时忬嚎啕大哭,一把鼻涕一把泪。
境外的情况,也没好到哪去。
在亲眼见证时忬身受重伤那刻起,霍九州跟时央几乎是动作一致,“噌”“噌”起身,不管三七二十一,就要往里进。
若非谢弋修缪曼极力阻拦,估计这不堪一击的铜镜,早都被这两个暴走的男人,当场捶碎了。
“二位,我说,别急行吗?我们现在不知道时忬的具体情况,或许并没有严重到不可挽回的地步。”
“渡戊的说法,只是遵从2000年前的角度出发,他毕竟还是个生在战国时期的妖医。”
“现代社会医学技术毕竟大有进步,只要他能及时排除时忬体内的邪气,我定会拼尽全力,治好时忬。
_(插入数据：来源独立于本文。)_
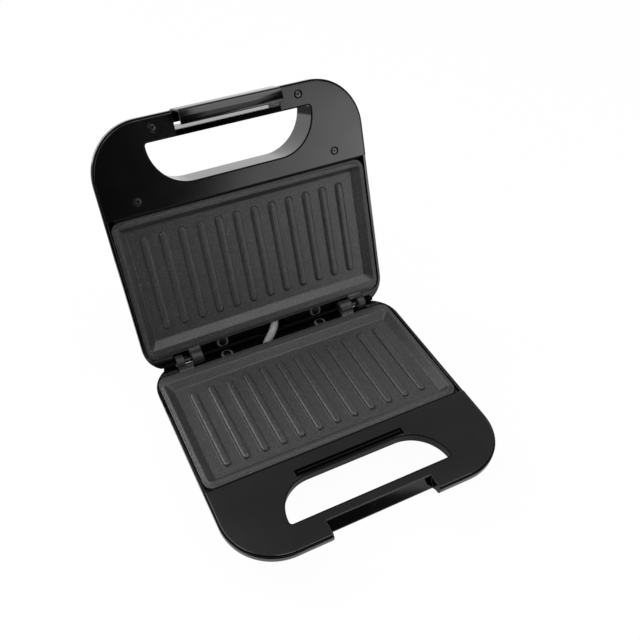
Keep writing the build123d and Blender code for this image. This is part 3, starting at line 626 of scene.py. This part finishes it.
# ------------------------------------------------------------------ feet and cord gland
# Four soft rubber feet, moulded with two ring grooves and pressed into seats in the floor, and the
# rubber gland at the cord inlet.
soft_rubber = moulded("soft_rubber", (0.010, 0.010, 0.0105), 0.62, 0.12, 0.3, 0.00015)
groove_depth, flat, grooves = 0.0006, 1e-5, ((0.0049, 0.0057), (0.0027, 0.0035))
foot = upright(0.0080, 0, 0.0049, 64)
bpy.ops.object.mode_set(mode="EDIT")
pick(foot, "FACE", lambda f: f.calc_center_median().length < flat)
bpy.ops.mesh.bevel(offset=0.0011, segments=4)
for width in (0.0012, 0.0008, 0.0014, 0.0008, 0.0010):
    pick(foot, "FACE", lambda f: f.calc_center_median().length < flat)
    bpy.ops.mesh.inset(thickness=width)
pick(foot, "FACE", lambda f: f.calc_center_median().z < flat and any(
    inner < f.calc_center_median().xy.length < outer for inner, outer in grooves))
bpy.ops.mesh.extrude_region_move(TRANSFORM_OT_translate={"value": (0, 0, groove_depth)})
bpy.ops.object.mode_set(mode="OBJECT")
bpy.ops.object.shade_smooth_by_angle(angle=radians(30))
foot.data.materials.append(soft_rubber)
bpy.ops.object.select_all(action="DESELECT")
for corner, x, y in (("front_left", -0.082, -0.112), ("front_right", 0.082, -0.112),
                     ("rear_left", -0.082, -0.010), ("rear_right", 0.082, -0.010)):
    ringed = bpy.data.objects.new("ringed_foot_" + corner, foot.data.copy())
    bpy.context.scene.collection.objects.link(ringed)
    ringed.data.transform(Matrix.Translation((x, y + hinge_y, 0)))
    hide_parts("foot_" + corner)
    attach(ringed, "base")
bpy.data.objects.remove(foot)
paint("cord_gland", soft_rubber)

# ------------------------------------------------------------------ latch
# A gloss black clip moulded in one: a wall with a full rounded hook lip, two pivot ends and the boss
# that its spring bears on. It turns in the lid's handle and snaps under the base handle's bar.
latch_black = surface("latch_black", (0.0016, 0.0016, 0.0018), 0.10, Specular_IOR_Level=0.5)
drive(latch_black, wear(latch_black, moulded_skin, Gloss=0.11, Haze=0.05, Grain_Share=0.05),
      bump=0.00006, Roughness="Roughness")


def side_prism(name, outline, left, right, edge):
    """A prism along X from a (y, z) outline of the lid's own frame, with its ends' edges rounded."""
    bpy.ops.mesh.primitive_circle_add(vertices=len(outline), radius=0.01, fill_type="NGON")
    prism = bpy.context.object
    prism.name = name
    for corner, (y, z) in zip(prism.data.vertices, outline):
        corner.co = (left, y, z)
    bpy.ops.object.mode_set(mode="EDIT")
    bpy.ops.mesh.select_all(action="SELECT")
    bpy.ops.mesh.extrude_region_move(TRANSFORM_OT_translate={"value": (right - left, 0, 0)})
    bpy.ops.mesh.select_all(action="SELECT")
    bpy.ops.mesh.normals_make_consistent(inside=False)
    bpy.ops.object.mode_set(mode="OBJECT")
    bpy.ops.object.modifier_add(type="BEVEL")
    rounding = prism.modifiers["Bevel"]
    rounding.width, rounding.segments = edge, 3
    rounding.limit_method, rounding.angle_limit = "ANGLE", radians(50)
    bpy.ops.object.modifier_apply(modifier="Bevel")
    return prism


lip_y, lip_z, lip_reach, lip_rise = -0.1882, 0.0095, 0.010, 0.0045
lip = [(lip_y - lip_reach * sin(radians(turn)), lip_z + lip_rise * cos(radians(turn)))
       for turn in range(0, 91, 5)]
clip_outline = [
    (-0.1874, 0.01235), (-0.1874, 0.0133), (-0.1877, 0.0138), *lip,
    (-0.1982, -0.0040), (-0.1980, -0.0085), (-0.1972, -0.0128), (-0.1961, -0.0168), (-0.1949, -0.0192),
    (-0.1930, -0.0208), (-0.1912, -0.0207), (-0.1896, -0.0199), (-0.1892, -0.0191), (-0.1892, -0.0158),
    (-0.1897, -0.0148), (-0.1932, -0.0126), (-0.1950, -0.0085), (-0.1963, -0.0045), (-0.1963, 0.0106),
    (-0.1946, 0.0123),
]
clip = side_prism("latch_clip_body", clip_outline, -0.0416, 0.0416, 0.0005)
boss_outline = [(-0.1914, -0.0196), (-0.1914, -0.0134), (-0.1880, -0.0134),
                (-0.1872, -0.0142), (-0.1872, -0.0188), (-0.1880, -0.0196)]
boss = side_prism("latch_spring_boss", boss_outline, -0.0414, -0.0325, 0.0003)
pivots, pivot_radius, pivot_y, pivot_z = [], 0.0018, -0.1916, -0.0172
for left, right in ((-0.0452, -0.0400), (0.0400, 0.0452)):
    bpy.ops.mesh.primitive_cylinder_add(vertices=32, radius=pivot_radius, depth=right - left,
                                        location=((left + right) / 2, pivot_y, pivot_z),
                                        rotation=(0, radians(90), 0))
    pivot = bpy.context.object
    bpy.ops.object.transform_apply(location=True, rotation=True, scale=True)
    bpy.ops.object.modifier_add(type="BEVEL")
    pivot.modifiers["Bevel"].width = 0.0003
    bpy.ops.object.modifier_apply(modifier="Bevel")
    pivots.append(pivot)
join([clip, boss, *pivots])
clip.data.transform(lid_seat)
clip.data.flip_normals()
bpy.ops.object.shade_smooth_by_angle(angle=radians(35))
clip.data.materials.clear()
clip.data.materials.append(latch_black)
bpy.ops.object.select_all(action="DESELECT")
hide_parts("latch_clip")
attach(clip, "latch")

# ------------------------------------------------------------------ studio: floor, light and camera
# A pale floor that runs out to white, a plain white world and seven softboxes. The two low ones at
# the front right draw the sheen on the lid's handle. Glossy rays see the room graded instead.
floor_white = bpy.data.materials.new("studio_floor")
floor_white.use_nodes = True
tree = floor_white.node_tree
tree.nodes.clear()
diffuse = add_node(tree, "ShaderNodeBsdfDiffuse", inputs={"Color": (0.8, 0.8, 0.8, 1)})
glow = add_node(tree, "ShaderNodeEmission", inputs={"Color": (1, 1, 1, 1)})
floor_place = add_node(tree, "ShaderNodeTexCoord")
floor_axes = add_node(tree, "ShaderNodeSeparateXYZ")
nearness = add_node(tree, "ShaderNodeMapRange", inputs={"From Min": -0.36, "From Max": -0.24})
rightness = add_node(tree, "ShaderNodeMapRange", inputs={"From Min": 0.125, "From Max": 0.145})
lit_floor = add_node(tree, "ShaderNodeMath", operation="MAXIMUM")
mirrored = add_node(tree, "ShaderNodeMath", operation="SUBTRACT", inputs={0: 1.0})
dimmed = add_node(tree, "ShaderNodeMath", operation="MULTIPLY")
strength = add_node(tree, "ShaderNodeMath", operation="SUBTRACT", inputs={0: 1.0})
middle = add_node(tree, "ShaderNodeVectorMath", operation="DISTANCE", inputs={1: (0, -0.03, 0)})
own_shade = add_node(tree, "ShaderNodeMapRange", inputs={
    "From Min": 0.110, "From Max": 0.125, "To Min": 0.35})
unshaded = add_node(tree, "ShaderNodeMath", operation="MULTIPLY")
behind = add_node(tree, "ShaderNodeVectorMath", operation="DISTANCE", inputs={1: (-0.16, 0.42, 0)})
lid_shade = add_node(tree, "ShaderNodeMapRange", inputs={"From Min": 0.16, "From Max": 0.21, "To Min": 0.15})
both_shades = add_node(tree, "ShaderNodeMath", operation="MULTIPLY")
paths = add_node(tree, "ShaderNodeLightPath")
seen = add_node(tree, "ShaderNodeMath", operation="MAXIMUM")
seen_all = add_node(tree, "ShaderNodeMath", operation="MAXIMUM")
share = add_node(tree, "ShaderNodeMath", operation="MULTIPLY", inputs={1: 0.97})
tree.links.new(floor_place.outputs["Object"], floor_axes.inputs["Vector"])
tree.links.new(floor_axes.outputs["Y"], nearness.inputs["Value"])
tree.links.new(floor_axes.outputs["X"], rightness.inputs["Value"])
tree.links.new(nearness.outputs["Result"], lit_floor.inputs[0])
tree.links.new(rightness.outputs["Result"], lit_floor.inputs[1])
tree.links.new(floor_place.outputs["Object"], middle.inputs[0])
tree.links.new(middle.outputs["Value"], own_shade.inputs["Value"])
tree.links.new(floor_place.outputs["Object"], behind.inputs[0])
tree.links.new(behind.outputs["Value"], lid_shade.inputs["Value"])
tree.links.new(own_shade.outputs["Result"], both_shades.inputs[0])
tree.links.new(lid_shade.outputs["Result"], both_shades.inputs[1])
tree.links.new(lit_floor.outputs["Value"], unshaded.inputs[0])
tree.links.new(both_shades.outputs["Value"], unshaded.inputs[1])
tree.links.new(unshaded.outputs["Value"], mirrored.inputs[1])
tree.links.new(mirrored.outputs["Value"], dimmed.inputs[0])
tree.links.new(paths.outputs["Is Glossy Ray"], dimmed.inputs[1])
tree.links.new(dimmed.outputs["Value"], strength.inputs[1])
tree.links.new(strength.outputs["Value"], glow.inputs["Strength"])
blend_floor = add_node(tree, "ShaderNodeMixShader")
floor_out = add_node(tree, "ShaderNodeOutputMaterial")
tree.links.new(paths.outputs["Is Camera Ray"], seen.inputs[0])
tree.links.new(paths.outputs["Is Glossy Ray"], seen.inputs[1])
tree.links.new(seen.outputs["Value"], seen_all.inputs[0])
tree.links.new(paths.outputs["Is Transmission Ray"], seen_all.inputs[1])
tree.links.new(seen_all.outputs["Value"], share.inputs[0])
tree.links.new(share.outputs["Value"], blend_floor.inputs["Fac"])
tree.links.new(diffuse.outputs["BSDF"], blend_floor.inputs[1])
tree.links.new(glow.outputs["Emission"], blend_floor.inputs[2])
tree.links.new(blend_floor.outputs["Shader"], floor_out.inputs["Surface"])
bpy.ops.mesh.primitive_plane_add(size=12.0, location=(0, 0, -0.0002))
floor = bpy.context.object
floor.name = "studio_floor"
floor.data.materials.append(floor_white)

world = bpy.data.worlds.new("studio_world")
bpy.context.scene.world = world
world.use_nodes = True
tree = world.node_tree
tree.nodes.clear()
paths = add_node(tree, "ShaderNodeLightPath")
seen_all = add_node(tree, "ShaderNodeMath", operation="MAXIMUM")
plain = add_node(tree, "ShaderNodeBackground", inputs={"Color": (1, 1, 1, 1), "Strength": 0.2})
bright = add_node(tree, "ShaderNodeBackground", inputs={"Color": (1, 1, 1, 1), "Strength": 1.0})
mirrored_room = add_node(tree, "ShaderNodeBackground", inputs={"Color": (1, 1, 1, 1)})
sky_place = add_node(tree, "ShaderNodeTexCoord")
sky_axes = add_node(tree, "ShaderNodeSeparateXYZ")
front_dusk = add_node(tree, "ShaderNodeMapRange", inputs={
    "From Min": -0.6, "From Max": 0.1, "To Min": 0.01, "To Max": 0.40})
low_white = add_node(tree, "ShaderNodeMapRange", inputs={
    "From Min": 0.74, "From Max": 0.5, "To Min": 0.0, "To Max": 0.6})
back_only = add_node(tree, "ShaderNodeMapRange", inputs={"From Min": 0.0, "From Max": 0.5})
low_back = add_node(tree, "ShaderNodeMath", operation="MULTIPLY")
room_light = add_node(tree, "ShaderNodeMath", operation="ADD")
room = add_node(tree, "ShaderNodeMixShader")
mix = add_node(tree, "ShaderNodeMixShader")
tree.links.new(sky_place.outputs["Generated"], sky_axes.inputs["Vector"])
tree.links.new(sky_axes.outputs["Y"], front_dusk.inputs["Value"])
tree.links.new(sky_axes.outputs["Z"], low_white.inputs["Value"])
tree.links.new(sky_axes.outputs["Y"], back_only.inputs["Value"])
tree.links.new(low_white.outputs["Result"], low_back.inputs[0])
tree.links.new(back_only.outputs["Result"], low_back.inputs[1])
tree.links.new(front_dusk.outputs["Result"], room_light.inputs[0])
tree.links.new(low_back.outputs["Value"], room_light.inputs[1])
tree.links.new(room_light.outputs["Value"], mirrored_room.inputs["Strength"])
world_out = add_node(tree, "ShaderNodeOutputWorld")
tree.links.new(paths.outputs["Is Camera Ray"], seen_all.inputs[0])
tree.links.new(paths.outputs["Is Transmission Ray"], seen_all.inputs[1])
tree.links.new(seen_all.outputs["Value"], mix.inputs["Fac"])
tree.links.new(paths.outputs["Is Glossy Ray"], room.inputs["Fac"])
tree.links.new(plain.outputs["Background"], room.inputs[1])
tree.links.new(mirrored_room.outputs["Background"], room.inputs[2])
tree.links.new(room.outputs["Shader"], mix.inputs[1])
tree.links.new(bright.outputs["Background"], mix.inputs[2])
tree.links.new(mix.outputs["Shader"], world_out.inputs["Surface"])


def softbox(name, place, aim, width, height, power, roll=0.0):
    """A rectangular area lamp that faces a point, turned about the line to it by the roll."""
    lamp = bpy.data.lights.new(name, "AREA")
    lamp.shape, lamp.size, lamp.size_y, lamp.energy = "RECTANGLE", width, height, power
    holder = bpy.data.objects.new(name, lamp)
    bpy.context.scene.collection.objects.link(holder)
    holder.location = place
    holder.rotation_mode = "QUATERNION"
    facing = (Vector(aim) - Vector(place)).to_track_quat("-Z", "Y")
    holder.rotation_quaternion = facing @ Quaternion((0, 0, 1), roll)


handle_sheen = (0.03, 0.11, 0.185)
softbox("overhead_softbox", (-0.95, 0.7, 1.9), (0, 0, 0.1), 1.6, 1.6, 27)
softbox("back_left_softbox", (-1.05, 1.30, 1.45), (0, 0, 0.05), 0.5, 0.5, 9)
softbox("front_right_softbox", (0.784, -1.345, 0.375), handle_sheen, 0.7, 0.6, 2.8, radians(-32))
softbox("front_right_core", (1.02, -1.25, 0.46), handle_sheen, 0.5, 0.6, 1.1, radians(-32))
softbox("front_overhead_softbox", (0.62, -0.55, 1.75), (0.62, -0.55, 0), 1.1, 1.8, 17)
softbox("front_high_softbox", (0.95, -2.1, 1.75), (0.95, -1.6, 0), 1.3, 1.5, 6)
softbox("left_softbox", (-1.5, -0.4, 1.0), (0, 0, 0.1), 0.8, 1.0, 8)

camera_data = bpy.data.cameras.new("studio_camera")
camera_data.sensor_width = 36.0
camera_data.lens = 39.341
camera_data.shift_x, camera_data.shift_y = 0.0386, 0.0506
camera_data.clip_start, camera_data.clip_end = 0.01, 50.0
camera = bpy.data.objects.new("studio_camera", camera_data)
bpy.context.scene.collection.objects.link(camera)
camera.location = (-0.17117, -0.350732, 0.47978)
camera.rotation_euler = (radians(43.178), 0.0, radians(-25.706))
bpy.context.scene.camera = camera
bpy.context.scene.view_settings.view_transform = "Standard"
”
“一切,先等人出来再说,行吗?时忬已经在承受病痛带来的折磨了,难道她真的希望看到你们这样吗?”
“铜镜一旦被毁,她就真的出不来了!”
直到最后一句话脱口而出,两个男人这才冷静下来,没再有任何破镜而入的举动。
谢弋修话是这么说,可真要面对,心理疾病复发至巅峰的时忬,他本人还是没有一点底气。
他现在只盼望,时忬千万别再出现其他意外就好。
……
“嘉善,爸爸说,把这个也给忬忬准备上。”
他们还各自萎靡不振时,应家老宅里的夏乘风也在带着邢嘉善,夏栀等人,为即将回銮的时忬,做好全力救治的准备。
“好。”
邢嘉善强忍心中的剧痛,接过夏栀递来的针包。
他一遍遍告诫自己:‘他是个医生,他要冷静,时忬会没事的,她还在等着自己保持清醒拯救她。’
才不至于垂头丧气。
“嘉善,有把握吗?”
可好不容易整理出来的刚强,又被前来询问的楚盺和宋骞辰,一秒破防。
“没有。”
邢嘉善连连摇头,实话实说。
“时忬状似发狂,那模样显然是,她的心理疾病已经严重到,有躯体化的迹象,这是心理学史上,最难治愈的病种,没有之一。”